SOMETHING OLD
Bob Marley’s favorite singer Dennis Brown recorded 1971′s astonishing If I Follow My Heart as a young teenager; he’s an anomaly among singers of his age in that none of his songs exploit the fact that he’s a kid. Brown sings experientially if not always emotionally mature songs in a pubescent wail that had hardly dimmed by the time he entered his 20s as a long-haired mystic. The title track in particular is one of those love songs that feels like it’s always been around, delivered over the deep-burrowing bass so beloved in Jamaican popular music.
SOMETHING NEW
This has been a fine winter for solo piano music, with Brian Wilson reinterpreting old melodies on At My Piano and Nils Frahm compiling his five-finger exercises on Old Friends New Friends. But the year’s most delightful piano album might be Phil Cook’s All These Years, a warm and personable album not far from the ambient-folk forms of George Winston.

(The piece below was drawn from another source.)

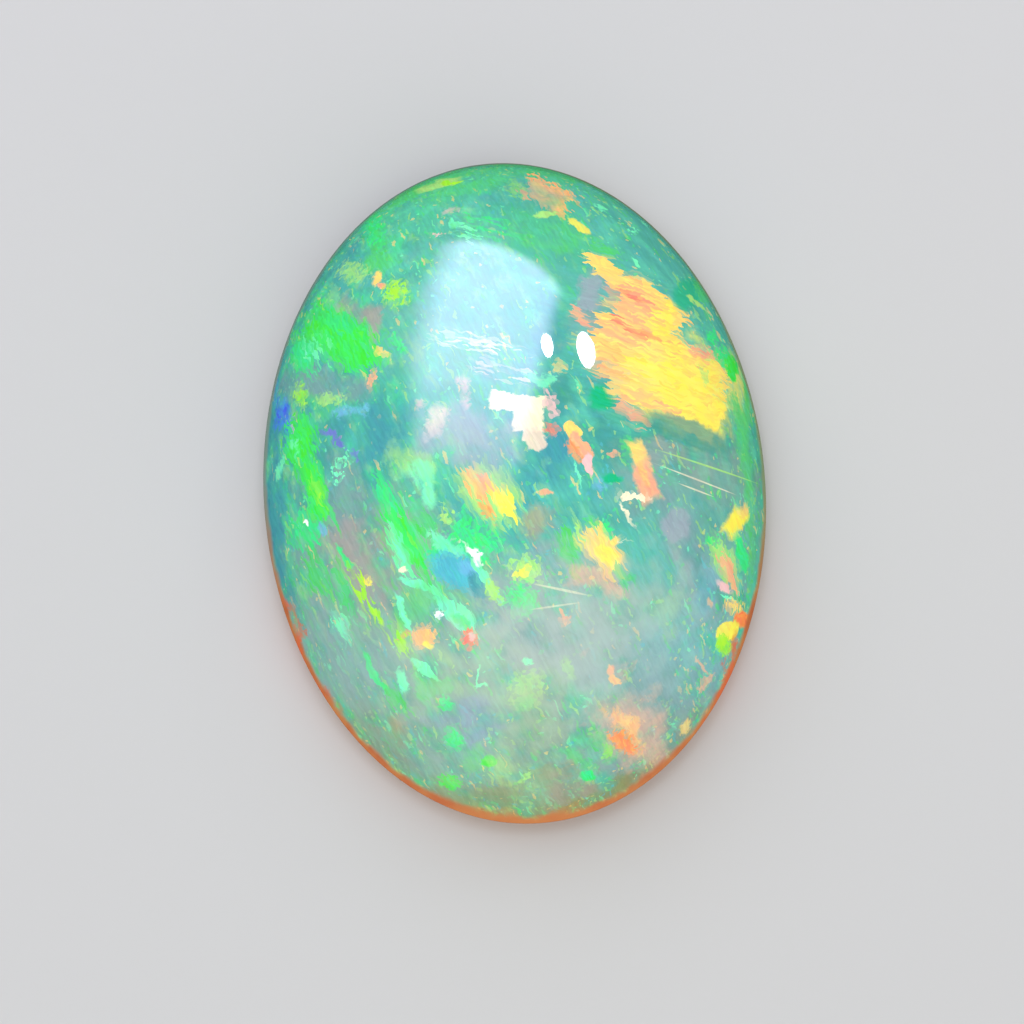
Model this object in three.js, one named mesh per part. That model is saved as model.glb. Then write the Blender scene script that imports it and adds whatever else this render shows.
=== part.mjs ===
// An oval opal cabochon: one polished stone with a high dome, a thin girdle and a flat back.
// Millimetres, +Z up through the dome, +Y along the stone's length, origin at the middle of the flat back.
import * as THREE from "three";

// Overall size of the stone
const LENGTH = 13.0;
const WIDTH = 9.6;
const HEIGHT = 4.6;

// The back: a flat, ground face inside a bevel that keeps the lower edge from chipping
const BACK_BEVEL_WIDTH = 0.5;
const BACK_BEVEL_HEIGHT = 0.4;

// The girdle: the thin side band, which leans in a little towards the dome
const GIRDLE_HEIGHT = 0.55;
const GIRDLE_LEAN = 0.17;

// The dome meets the girdle at this angle above the horizontal
const DOME_EDGE_ANGLE = THREE.MathUtils.degToRad(73);

// Polishing rounds every edge of the outline by about this much
const EDGE_ROUNDING = 0.09;

// Facets round the oval, up the dome and round each edge
const OVAL_SEGMENTS = 72;
const DOME_STEPS = 16;
const EDGE_STEPS = 3;

/**
 * The stretched circle that a dome follows, as half-widths from its own centre.
 * Its top is `rise` above the dome's foot, and it leaves the foot at `edgeAngle`.
 */
function domeArc(footRadius, rise, edgeAngle) {
  const footShare = 1 / ((Math.tan(edgeAngle) * footRadius) / rise - 1);
  const halfHeight = rise / (1 - footShare);
  const halfWidth = footRadius / Math.sqrt(1 - footShare ** 2);
  return { halfWidth, halfHeight, footAngle: Math.asin(footShare) };
}

/** Draws the corner `at` as a short curve between two points that lie `EDGE_ROUNDING` away from it. */
function roundedCorner(path, before, at, after) {
  const towards = (end) =>
    at.clone().add(end.clone().sub(at).setLength(EDGE_ROUNDING));
  const start = towards(before);
  const end = towards(after);
  path.lineTo(start.x, start.y);
  path.quadraticCurveTo(at.x, at.y, end.x, end.y);
}

/** The outline of half the stone across its width, from the middle of the back round to the top of the dome. */
function stoneOutline() {
  const girdleRadius = WIDTH / 2;
  const girdleTop = BACK_BEVEL_HEIGHT + GIRDLE_HEIGHT;
  const backCentre = new THREE.Vector2(0, 0);
  const backEdge = new THREE.Vector2(girdleRadius - BACK_BEVEL_WIDTH, 0);
  const girdleFoot = new THREE.Vector2(girdleRadius, BACK_BEVEL_HEIGHT);
  const domeFoot = new THREE.Vector2(girdleRadius - GIRDLE_LEAN, girdleTop);
  const dome = domeArc(domeFoot.x, HEIGHT - girdleTop, DOME_EDGE_ANGLE);
  const domeCentreHeight = HEIGHT - dome.halfHeight;

  const outline = new THREE.Path();
  outline.moveTo(backCentre.x, backCentre.y);
  roundedCorner(outline, backCentre, backEdge, girdleFoot);
  roundedCorner(outline, backEdge, girdleFoot, domeFoot);
  outline.lineTo(domeFoot.x, domeFoot.y);
  outline.absellipse(
    0,
    domeCentreHeight,
    dome.halfWidth,
    dome.halfHeight,
    dome.footAngle,
    Math.PI / 2,
    false,
  );
  return outline;
}

/** The outline's points, with as many steps on each curve as its length needs. */
function outlinePoints(outline) {
  const points = outline.curves.flatMap((curve) => {
    if (curve.isEllipseCurve) return curve.getPoints(DOME_STEPS);
    if (curve.isQuadraticBezierCurve) return curve.getPoints(EDGE_STEPS);
    return curve.getPoints(1);
  });
  return points.filter(
    (point, i) => i === 0 || point.distanceTo(points[i - 1]) > 1e-6,
  );
}

/** The whole stone: the outline turned about the upright axis, then stretched into an oval of the exact size. */
function stoneGeometry() {
  const points = outlinePoints(stoneOutline());
  points.at(-1).x = 0;
  const geometry = new THREE.LatheGeometry(points, OVAL_SEGMENTS);
  geometry.rotateX(Math.PI / 2);
  geometry.computeBoundingBox();
  const turned = geometry.boundingBox.getSize(new THREE.Vector3());
  geometry.scale(WIDTH / turned.x, LENGTH / turned.y, HEIGHT / turned.z);
  return geometry;
}

const preciousOpal = new THREE.MeshStandardMaterial({
  name: "precious_opal",
  color: 0x74b89c,
  roughness: 0.06,
  metalness: 0,
});

const cabochon = new THREE.Mesh(stoneGeometry(), preciousOpal);
cabochon.name = "opal_cabochon";

const stone = new THREE.Group();
stone.add(cabochon);

export default stone;
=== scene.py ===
"""Dresses the oval opal cabochon and stands it in a plain studio.

The stone is modelled smooth, at the frame's exact size. Its play-of-colour is a solid pattern of procedural
nodes: a milky body in soft zones, flakes of fire laid out one by one, and scattered streaks and splinters.
"""

import logging
import math
from dataclasses import dataclass, field
from enum import Enum

import bmesh
import bpy
from mathutils import Matrix, Vector


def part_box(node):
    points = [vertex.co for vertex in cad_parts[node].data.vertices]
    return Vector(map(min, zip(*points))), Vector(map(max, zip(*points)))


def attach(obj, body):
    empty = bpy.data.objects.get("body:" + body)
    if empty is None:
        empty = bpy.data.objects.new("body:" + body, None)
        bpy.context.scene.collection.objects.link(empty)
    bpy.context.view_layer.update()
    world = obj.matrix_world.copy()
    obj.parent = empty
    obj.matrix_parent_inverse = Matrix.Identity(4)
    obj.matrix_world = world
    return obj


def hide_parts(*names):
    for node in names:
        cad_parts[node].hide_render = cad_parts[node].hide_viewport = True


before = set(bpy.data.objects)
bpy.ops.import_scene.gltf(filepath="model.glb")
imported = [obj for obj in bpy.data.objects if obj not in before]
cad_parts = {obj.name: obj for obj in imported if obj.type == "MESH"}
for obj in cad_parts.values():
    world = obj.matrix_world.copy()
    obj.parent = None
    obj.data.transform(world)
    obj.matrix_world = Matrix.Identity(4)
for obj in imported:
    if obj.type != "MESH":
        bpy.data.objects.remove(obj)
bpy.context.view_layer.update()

LOG = logging.getLogger("opal")

MM = 0.001
NODE = "opal_cabochon"
SLOT = "precious_opal"

Colour = tuple[float, float, float, float]


def srgb(code: str) -> Colour:
    """Turns an sRGB hex colour into the linear values that a shader takes.

    Args:
        code: Six hex digits after a hash, such as "#5ab6a6".

    Returns:
        Linear red, green and blue, with an alpha of one.
    """

    def linear(share: float) -> float:
        return share / 12.92 if share <= 0.04045 else ((share + 0.055) / 1.055) ** 2.4

    channels = (int(code[start : start + 2], 16) / 255 for start in (1, 3, 5))
    return (*(linear(channel) for channel in channels), 1.0)


def add_node(
    tree: bpy.types.NodeTree,
    kind: str,
    inputs: dict[int | str, object] | None = None,
    **settings: object,
) -> bpy.types.Node:
    """Adds a node with its settings, its input values and its links.

    Args:
        tree: The node tree that gets the node.
        kind: The node's Blender type name.
        inputs: Input name or number to a value, or to the socket that feeds it.
        settings: The node's own properties.

    Returns:
        The new node.
    """
    node = tree.nodes.new(kind)
    for name, value in settings.items():
        setattr(node, name, value)
    for key, value in (inputs or {}).items():
        if isinstance(value, bpy.types.NodeSocket):
            tree.links.new(value, node.inputs[key])
        else:
            node.inputs[key].default_value = value
    return node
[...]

The first half leans heavily into the blues and gospel that inspire his main band Megafaun, but the real treat is the meditative second half, where his keys seem to float away like individual butterflies.
SOMETHING LOCAL
Daniel Menche’s new album of metallic, long-tone sound sculpture, Rust to Rust, is listed on his Bandcamp page as having dropped on his date of birth: Dec. 4, 1969. (Happy belated birthday, Daniel!) If that’s a joke it’s a good one: Most people live “dust to dust,” but Menche as a super-prolific sonic metallurgist lives his life “rust to rust.” Certainly Rust to Rust’s churning blend of oscillators and heavy distortion is a fine example of his work, if more on the bass-heavy end of the spectrum; if you dig this, you’ve got a long Bandcamp trip ahead of you.
SOMETHING ASKEW
If you thought Grouper lost her way the moment she picked up an acoustic guitar and started strumming, Ekin Fil’s new Feelings is for you. This is dream pop at its most austere, and it’s a treat to hear the Turkish artist eschew the bass boost of much modern ambient in favor of spider web-thin wisps of sound. Its title even feels like a preemptive response to listeners who might find it too slow or simple: It’s about how it feels. To this critic, it feels like the kind of cold, wintry night we’re about to have a lot of for the next couple of months.